John Rains: It’s a great question. It’s something we do with every client we meet with because again, some clients and most companies are going to have some general risks that are going to be needed to be evaluated, but it’s really more nowadays when they talk about it. An example. Let’s talk about cyber liability coverage. We’re certainly talking about all our clients about how they’re addressing the records they’re keeping, how does cyber work inside their overall business. Then really managing that issue in regards to what happens when we have a breach of this data that we’ve got in our control. There’s a number of different ways to address that, but it’s most important really to think about risk management from a basic standpoint.

John Rains: From the basic standpoint, we’re really trying to evaluate what could go wrong. What is the impact and likelihood of that something going wrong? Then, what can we do to really mitigate it? We can we can do to really change those type of things? Those are really the basics of risk management.

Dave Oates: Let’s talk a little bit an example. You mentioned cybersecurity, and there’s the recent Starwood cyber breach that is affecting I think millions and millions of customers worldwide. There’s a hard dollar cost to the recovery of that, but then there’s also the cost of reputation. There’s a cost of employee morale and productivity. Where do you fit with addressing the totality of risk involvement?

John Rains: That’s a great question. We really, we touch all of those parts. An example of Starwood, again, I got my response on Friday, ended late. Starwood had done their announcement how they were going to manage their client relationships in regards to the breach, the data they have had. We would manage this in a couple ways. First and foremost, the best time to really talk about a risk is well before it ever happens. We use this comment about how frequently and when should we do these things. It’s no different than the old adage of, when is the best time to plant a tree? Yesterday. I mean, that’s really kind of the best answer I can give you in regards to risk management.

John Rains: For Starwood example, Starwood has gone through a number of reiterations of looking at, what’s going to happen when they lose data? What’s the true financial cost of one, providing credit monitoring to people like me, a third party? Then, really that reputational piece. I mean, I certainly know who the CEO of the company is now because I got a letter from him on Friday night. That reputational part that when I as a third party look and say, have they treated my data well? Have they done a fulsome operational perspective and maintained that data? Those things will still to be decided, and third parties like myself will gauge those things. Things like cyber liability and these true really makeups of your industry really will reflect on you and the community when you have a breach when you have a type of loss.
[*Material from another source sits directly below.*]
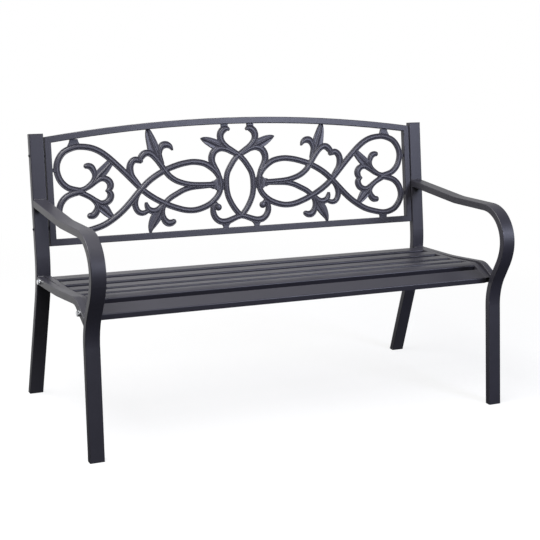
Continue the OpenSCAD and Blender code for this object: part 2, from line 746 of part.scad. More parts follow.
module half_scroll() {
    for (s = straps) strap(s);
    for (l = leaf_shares)
        leaf(l[0], l[1], l[2] * grid_z_share * open_h);
    ball = grid(ball_shares);
    translate([ball[0], 0, ball[1]])
        rotate([90, 0, 0])
            hull() {
                translate([0, 0, -cast_t / 2])
                    cylinder(r = ball_r, h = cast_t / 2, $fn = 24);
                cylinder(r = ball_r * ball_top_share, h = cast_t / 2,
                    $fn = 24);
            }
    upper = [for (p = collar_shares) grid([p[0], collar_mid_share + p[1]])];
    lower = [for (i = [len(collar_shares) - 1:-1:0])
        grid([collar_shares[i][0], collar_mid_share - collar_shares[i][1]])];
    slab(-cast_t / 2, cast_t / 2) polygon(concat(upper, lower));
    for (t = top_ties_shares) {
        p = grid(t);
        tie(p[0], p[1], top_at(p[0]) + weld_gap, tie_w * tie_flare_share,
            tie_w);
    }
    for (t = bottom_ties_shares) {
        p = grid(t);
        tie(p[0], panel_tube - weld_gap, p[1], tie_w,
            tie_w * tie_flare_share);
    }
    for (z = side_ties_shares) {
        p = grid([side_tie_end_share, z]);
        slab(0, cast_t / 2)
            translate([p[0], p[1] - tie_h / 2])
                square([open_half - p[0] + weld_gap, tie_h]);
    }
}

// The panel's opening, a weld's width smaller all round
module opening() {
    steps = 48;
    half = open_half - weld_gap;
    arch = [for (i = [-steps:steps])
        [half * i / steps, top_at(half * i / steps) - weld_gap]];
    slab(-panel_t, panel_t)
        polygon(concat([[half, panel_tube + weld_gap],
            [-half, panel_tube + weld_gap]], arch));
}

// Cast scroll: mirrored straps, leaves and curls in one casting
module scroll_casting() {
    color(steel) panel_plane()
        intersection() {
            union() {
                half_scroll();
                mirror([1, 0, 0]) half_scroll();
            }
            opening();
        }
}

// Plug in the top of a post
module post_cap(s) {
    inner_t = tube_t - 2 * (tube_wall + plug_play);
    inner_w = tube_w - 2 * (tube_wall + plug_play);
    color(plastic) side_view() on_side_z(s)
        translate([0, 0, half_w - tube_w / 2]) {
            along([run(plug_t)], post_top) round_rect(tube_t, tube_w, tube_r);
            along([run(plug_l)], step(post_top, run(-plug_l)))
                round_rect(inner_t, inner_w, tube_r - tube_wall / 2);
        }
}

// Foot plug: a flat foot under the tube and a shank inside it
module foot_plug(s, start, heading) {
    inner_t = tube_t - 2 * (tube_wall + plug_play);
    inner_w = tube_w - 2 * (tube_wall + plug_play);
    color(plastic) side_view() on_side_z(s)
        translate([0, 0, half_w - tube_w / 2]) {
            intersection() {
                along([run(2 * under)], start)
                    round_rect(tube_t, tube_w, tube_r);
                translate([start[0] - beyond / 2, 0, -tube_w])
                    cube([beyond, foot_z, 2 * tube_w]);
            }
            difference() {
                along([run(under + plug_l)], start)
                    round_rect(inner_t, inner_w, tube_r - tube_wall / 2);
                left_of([0, foot_z, 180]);
            }
        }
}

// A row of shapes at the four seat bolts or the four panel bolts
module at_bolts(poses) {
    side_view()
        for (s = [-1, 1])
            on_side_z(s)
                for (p = poses)
                    translate([p[0], p[1], 0]) children();
}

module hexagon(d, h) {
    cylinder(d = d / cos(30), h = h, $fn = 6);
}

module ring(d, hole, h) {
    difference() {
        cylinder(d = d, h = h);
        translate([0, 0, -cut]) cylinder(d = hole, h = h + 2 * cut);
    }
}

module washer(d, x, h) {
    translate([0, 0, x]) ring(d * washer_d_share, d + bolt_play, h);
}

// A round, low head with a hexagon socket
module button_head(d) {
    r = d * button_d_share / 2;
    h = d * button_h_share;
    ball = (r * r + h * h) / (2 * h);
    difference() {
        intersection() {
            translate([0, 0, h - ball]) sphere(ball);
            cylinder(r = r, h = h);
        }
        translate([0, 0, h - d * socket_h_share])
            hexagon(d * socket_d_share, h);
    }
}

seat_poses = [rear_bolt_pose, nose_bolt_pose];
seat_tip_x = side_bar_x - side_bar_w / 2 + side_bar_wall + seat_play;

// Hexagon bolts, through the rails and into the seat's side bars
module seat_bolts() {
    face = half_w + seat_bolt_d * washer_t_share;
    color(zinc) at_bolts(seat_poses) {
        translate([0, 0, face])
            hexagon(seat_bolt_d * hex_d_share, seat_bolt_d * hex_h_share);
        translate([0, 0, seat_tip_x])
            cylinder(d = seat_bolt_d, h = face + lap - seat_tip_x);
    }
}

module seat_washers() {
    color(zinc) at_bolts(seat_poses)
        washer(seat_bolt_d, half_w, seat_bolt_d * washer_t_share);
}

module seat_bar_plugs() {
    inner_h = side_bar_h - 2 * (side_bar_wall + plug_play);
    inner_w = side_bar_w - 2 * (side_bar_wall + plug_play);
    ends = [[last_pose(side_bar_line, side_bar_from), 1],
        [side_bar_from, -1]];
    color(plastic) side_view()
        for (s = [-1, 1])
            on_side_z(s)
                translate([0, 0, side_bar_x])
                    for (e = ends) {
                        p = e[0];
                        along([run(plug_t / 2)],
                            step(p, run(e[1] > 0 ? 0 : -plug_t / 2)))
                            round_rect(side_bar_h, side_bar_w, rail_r);
                        along([run(plug_l / 2)],
                            step(p, run(e[1] > 0 ? -plug_l / 2 : 0)))
                            round_rect(inner_h, inner_w,
                                rail_r - side_bar_wall / 2);
                    }
}

// Button-head bolts, through the posts and into the stiles
module back_bolts() {
    tip = panel_half - rivet_nut_l;
    color(zinc) at_bolts(panel_bolt_poses) {
        translate([0, 0, half_w]) button_head(panel_bolt_d);
        translate([0, 0, tip])
            cylinder(d = panel_bolt_d, h = half_w + lap - tip);
    }
}

module back_spacers() {
    color(plastic) at_bolts(panel_bolt_poses)
        washer(panel_bolt_d, panel_half, panel_gap);
}

module back_rivet_nuts() {
    color(zinc) at_bolts(panel_bolt_poses)
        translate([0, 0, panel_half - rivet_nut_l])
            difference() {
                cylinder(d = rivet_nut_d, h = rivet_nut_l);
                translate([0, 0, -cut])
                    cylinder(d = panel_bolt_d, h = rivet_nut_l + 2 * cut);
            }
}

module nth_slat(k) {
    slat(k * (slat_w + slot_w), k * (slat_w + slot_w) + slat_w);
}

rear_post(-1);  // rear_post_left
rear_post(1);  // rear_post_right
arm_leg(-1);  // arm_leg_left
arm_leg(1);  // arm_leg_right
seat_rail(-1);  // seat_rail_left
seat_rail(1);  // seat_rail_right
seat_side_bar(-1);  // seat_side_bar_left
seat_side_bar(1);  // seat_side_bar_right
nth_slat(0);  // seat_slat_rear
nth_slat(1);  // seat_slat_2
nth_slat(2);  // seat_slat_3
nth_slat(3);  // seat_slat_4
nth_slat(4);  // seat_slat_5
front_slat();  // seat_slat_front
seat_brace();
top_rail();  // back_top_rail
bottom_rail();  // back_bottom_rail
stile(-1);  // back_stile_left
stile(1);  // back_stile_right
scroll_casting();
post_cap(-1);  // post_cap_left
post_cap(1);  // post_cap_right
foot_plug(-1, leg_start, leg_heading);  // foot_front_left
foot_plug(1, leg_start, leg_heading);  // foot_front_right
foot_plug(-1, rear_start, rear_heading);  // foot_rear_left
foot_plug(1, rear_start, rear_heading);  // foot_rear_right
seat_bolts();
seat_washers();
seat_bar_plugs();
back_bolts();
back_spacers();
back_rivet_nuts();
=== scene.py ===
"""Looks of a park bench: powder-coated bent tubes and rolled slats, a cast
scroll in the back panel, zinc-plated bolts and black plastic plugs."""

import json
import math

import bmesh
import bpy
from mathutils import Matrix, Vector


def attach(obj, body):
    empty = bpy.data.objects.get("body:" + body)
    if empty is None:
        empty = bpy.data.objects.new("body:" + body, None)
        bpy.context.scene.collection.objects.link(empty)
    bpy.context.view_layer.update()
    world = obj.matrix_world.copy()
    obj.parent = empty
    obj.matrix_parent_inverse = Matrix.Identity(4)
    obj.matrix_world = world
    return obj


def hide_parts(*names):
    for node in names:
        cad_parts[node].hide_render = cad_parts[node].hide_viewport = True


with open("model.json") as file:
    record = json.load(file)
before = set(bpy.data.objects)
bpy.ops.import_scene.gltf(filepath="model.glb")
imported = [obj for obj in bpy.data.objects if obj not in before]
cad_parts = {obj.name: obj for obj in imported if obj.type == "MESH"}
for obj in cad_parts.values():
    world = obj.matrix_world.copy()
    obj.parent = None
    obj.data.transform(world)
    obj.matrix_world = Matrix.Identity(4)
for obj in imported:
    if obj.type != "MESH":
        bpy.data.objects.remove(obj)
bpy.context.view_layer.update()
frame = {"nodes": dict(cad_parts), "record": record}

BODY = "root"
MM = 0.001


# Materials


def linear(hex_colour):
    """An sRGB hex colour as linear RGBA."""
    shares = [int(hex_colour[i : i + 2], 16) / 255 for i in (1, 3, 5)]
    return [
        c / 12.92 if c <= 0.04045 else ((c + 0.055) / 1.055) ** 2.4 for c in shares
    ] + [1]


def add(tree, kind, settings=None, links=None):
    """Adds a node, sets its sockets or properties, and links inputs from
    (node, output) pairs."""
    node = tree.nodes.new(kind)
    for name, value in (settings or {}).items():
        if isinstance(name, int) or name in node.inputs:
            node.inputs[name].default_value = value
        else:
            setattr(node, name, value)
    for name, (source, output) in (links or {}).items():
        tree.links.new(source.outputs[output], node.inputs[name])
    return node


def fresh(owner):
    """The emptied node tree of a material or world."""
    owner.use_nodes = True
    owner.node_tree.nodes.clear()
    return owner.node_tree


def per_metre(size_mm):
    """Noise scale whose features are about size_mm across."""
    return 1 / (size_mm * MM)


def powder_coat(name, colours, roughness, peel_mm, peel_depth, grain_mm, grain_depth):
    """Baked powder coat in two close shades: satin, with the faint orange peel
    of its melt over the grain of the metal below."""
    material = bpy.data.materials.new(name)
    tree = fresh(material)
    place = add(tree, "ShaderNodeTexCoord")
    cloud = add(
        tree,
        "ShaderNodeTexNoise",
        {"Scale": per_metre(60), "Detail": 3, "Roughness": 0.55},
        {"Vector": (place, "Object")},
    )
    tint = add(
        tree,
        "ShaderNodeMix",
        {"data_type": "RGBA", 6: linear(colours[0]), 7: linear(colours[1])},
        {"Factor": (cloud, "Fac")},
    )
    satin = add(
        tree,
        "ShaderNodeMapRange",
        {"To Min": roughness - 0.04, "To Max": roughness + 0.04},
        {"Value": (cloud, "Fac")},
    )
    peel = add(
        tree,
        "ShaderNodeTexNoise",
        {"Scale": per_metre(peel_mm), "Detail": 1},
        {"Vector": (place, "Object")},
    )
    soft = add(
        tree,
        "ShaderNodeBump",
        {"Strength": 0.5, "Distance": peel_depth * MM},
        {"Height": (peel, "Fac")},
    )
    grain = add(
        tree,
        "ShaderNodeTexNoise",
        {"Scale": per_metre(grain_mm), "Detail": 4, "Roughness": 0.6},
        {"Vector": (place, "Object")},
    )
    rough = add(
        tree,
        "ShaderNodeBump",
        {"Strength": 0.5, "Distance": grain_depth * MM},
        {"Height": (grain, "Fac"), "Normal": (soft, "Normal")},
    )
    skin = add(
        tree,
        "ShaderNodeBsdfPrincipled",
        {"IOR": 1.45},
        {
            "Base Color": (tint, 2),
            "Roughness": (satin, "Result"),
            "Normal": (rough, "Normal"),
        },
    )
    add(tree, "ShaderNodeOutputMaterial", {}, {"Surface": (skin, "BSDF")})
    return material


def polyethylene():
    """Black polyethylene, injection moulded: matt, with the fine sparked
    grain of its mould."""
    material = bpy.data.materials.new("moulded_black_polyethylene")
    tree = fresh(material)
    place = add(tree, "ShaderNodeTexCoord")
    spark = add(
        tree,
        "ShaderNodeTexNoise",
        {"Scale": per_metre(0.7), "Detail": 2},
        {"Vector": (place, "Object")},
    )
    grain = add(
        tree,
        "ShaderNodeBump",
        {"Strength": 0.4, "Distance": 0.08 * MM},
        {"Height": (spark, "Fac")},
    )
    matt = add(
        tree,
        "ShaderNodeMapRange",
        {"To Min": 0.5, "To Max": 0.62},
        {"Value": (spark, "Fac")},
    )
    skin = add(
        tree,
        "ShaderNodeBsdfPrincipled",
        {"Base Color": linear("#232327"), "IOR": 1.5},
        {"Roughness": (matt, "Result"), "Normal": (grain, "Normal")},
    )
    add(tree, "ShaderNodeOutputMaterial", {}, {"Surface": (skin, "BSDF")})
    return material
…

John Rains: Doing those fulsome things in the beginning and knowing what those financial costs are going to be, but then also being prepared well before this ever takes place. What announcements are we going to have to make? What counties are we going to have to make these announcements in a timely manner? All those things really have to work into a true risk management program. PR and managing crisis PR has to be paramount in this process because again, although I got my statement on Friday night, at that point I start thinking about, okay, who are these individuals and how are they proactive in protecting our data? I think we’ve really come into a different world in regards to PR because access to data and information is so heightened now.

Dave Oates: There really isn’t an end of a news cycle. No one would have even 20 years ago put out something that on a Friday would have been on a Monday, but the reality is there’s no choice in the matter anymore, and you have to be accessible.

John Rains: That’s right.

Dave Oates: I appreciate that. Ok, a little plug for yourself and Alliant. Let’s talk about how you help organizations solve this. They’ve identified the risk. They understand the totality of the exposure level to which they’ve got to mitigate.

John Rains: Right.

Dave Oates: Where do you come into play? How do you help them solve that?
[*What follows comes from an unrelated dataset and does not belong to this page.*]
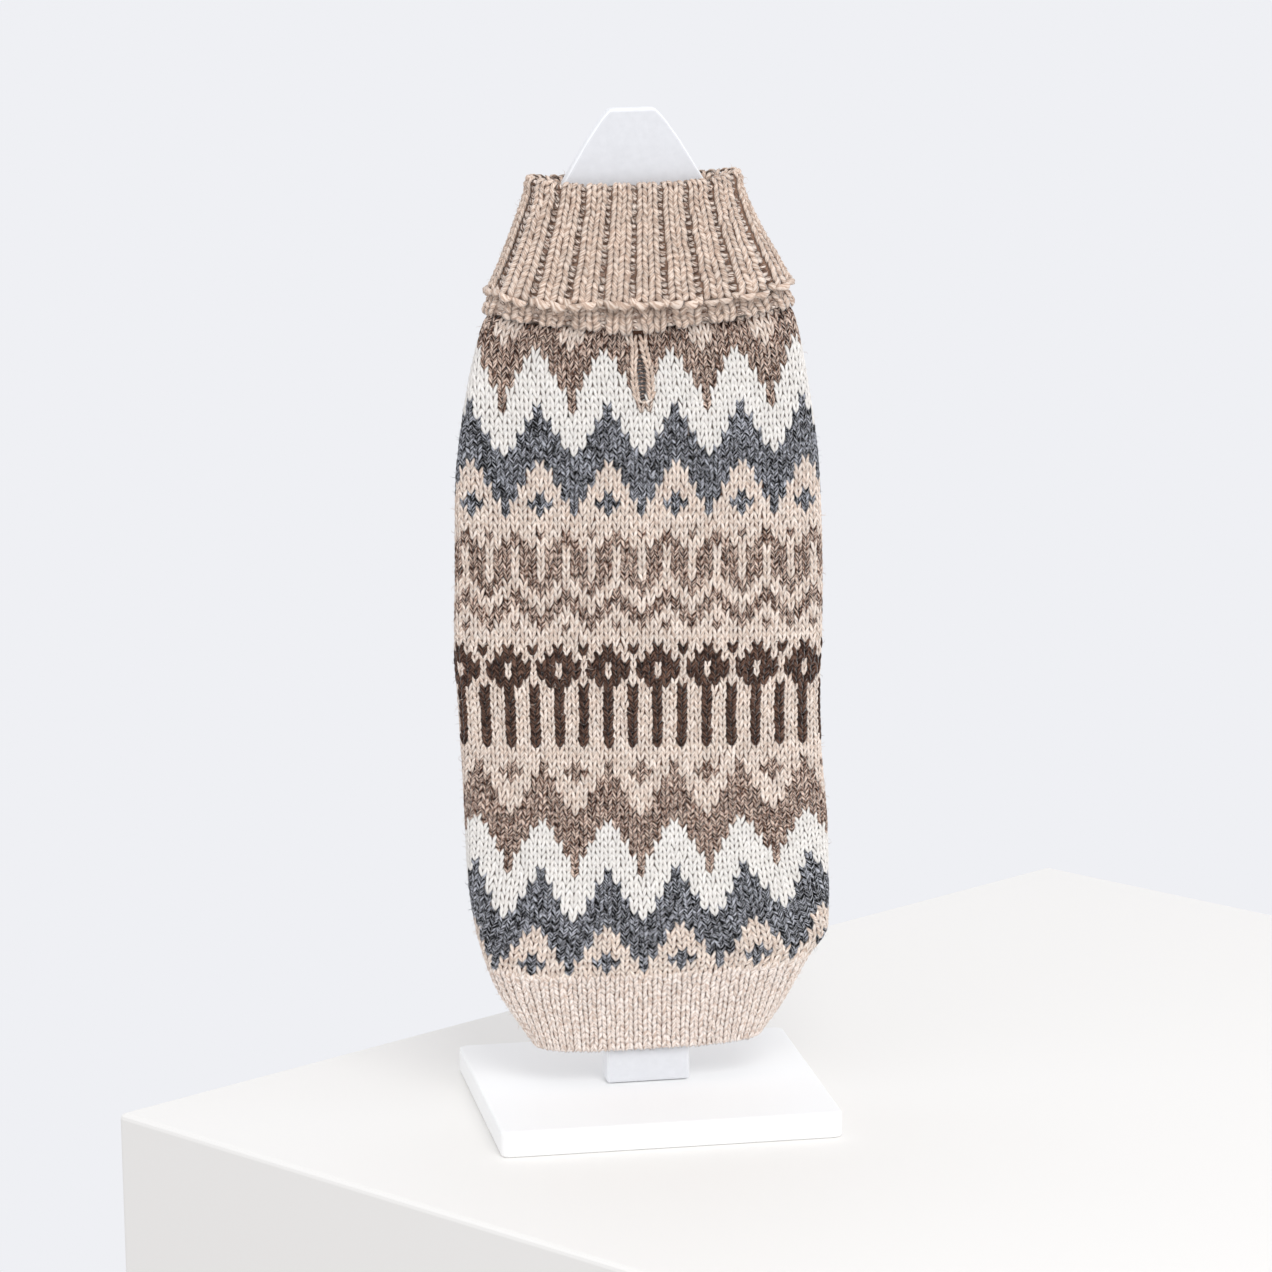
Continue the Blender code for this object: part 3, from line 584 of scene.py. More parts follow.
def chart(rows, columns):
    rows, columns = np.ceil(rows - 0.01).astype(int), np.round(columns).astype(int)
    yarn = np.zeros(len(rows), int)
    for first, name in grounds:
        yarn[rows >= first] = yarnNumber[name]
    for name, middle, first, halves in motifs:
        for k, half in enumerate(halves):
            yarn[(rows == first + k) & (np.abs((columns - middle + 4) % 8 - 4) <= half)] = yarnNumber[name]
    for first, last, name, repeat, inside in bands:
        yarn[(rows >= first) & (rows <= last) & np.isin(columns % repeat, inside)] = yarnNumber[name]
    return yarn


# body of the sweater: two panels of stocking stitch. Lengths are in mm, and a look is that of layStitches
bodyPlan = {
    "columns": 96,                            # stitches round
    "sink": 0.75,                             # the stitches' middle lies this far inside the rings
    "seamDip": 1.3, "seamReach": 0.9,         # how deep a side seam lies, and how many columns it draws in
    "edgeSlack": 0.0005, "clothSlack": 0.0008,      # share of a ring by which stitches and cloth meet at the seams
    "loft": 0.4, "widen": 0.24,               # the chocolate yarn is loftier and wider than the rest
    "dorsal": (1.0, 1.0, 1.0, 0.09, 5), "belly": (1.0, 1.0, 1.0, 0.09, 7),
    "dorsalHalf": 27, "bellyHalf": 21,        # columns to either side of the middle; those past the seams are left out
    "dorsalRows": [("upper", (1, 46)), ("lower", (46, 92))], "bellyRows": (0, 92)}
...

John Rains: Yeah. That’s such a wonderful question. I am partnered with a number of other professionals. We have people that are on the loss control, kind of the risk identification process. That’s all they do from a professional standpoint. They will come into a company and look at all the data and really the operational perspective of where we could have a loss. Then, that’s really disclosed to me, our underwriting team. We go out and secure coverage that’s specifically modeled to trigger when they may have a breach or some other type of business event. Those are the things we do, and then lastly, we really buttress that with claims advocacy professionals. Professionals that are ready to deal with the insurance carrier for our insured, and then be able to try and make them as a whole as possible based on whatever loss they would have. That’s really kind of all-encompassing.

Dave Oates: I appreciate that. Just to reiterate again as you talked about, when is the time to plan for such an adverse event?

John Rains: It certainly was yesterday. It was certainly yesterday. My hope is you’ll look at somebody like Starwood. They will get this process. My hope is that they will refine the risk management process because again, risk management is not something we develop and we put on the shelf. It’s something that can continually need to be modeled and really fit into your organization because your organization is going to change over time.

Dave Oates: John, thanks so much for your time. We appreciate it.

John Rains: You’re welcome. Thank you.

Dave Oates: John Rains of Alliant Insurance. Thanks so much for watching.

John Rains: Have a great day.

Dave Oates: See the next episode soon.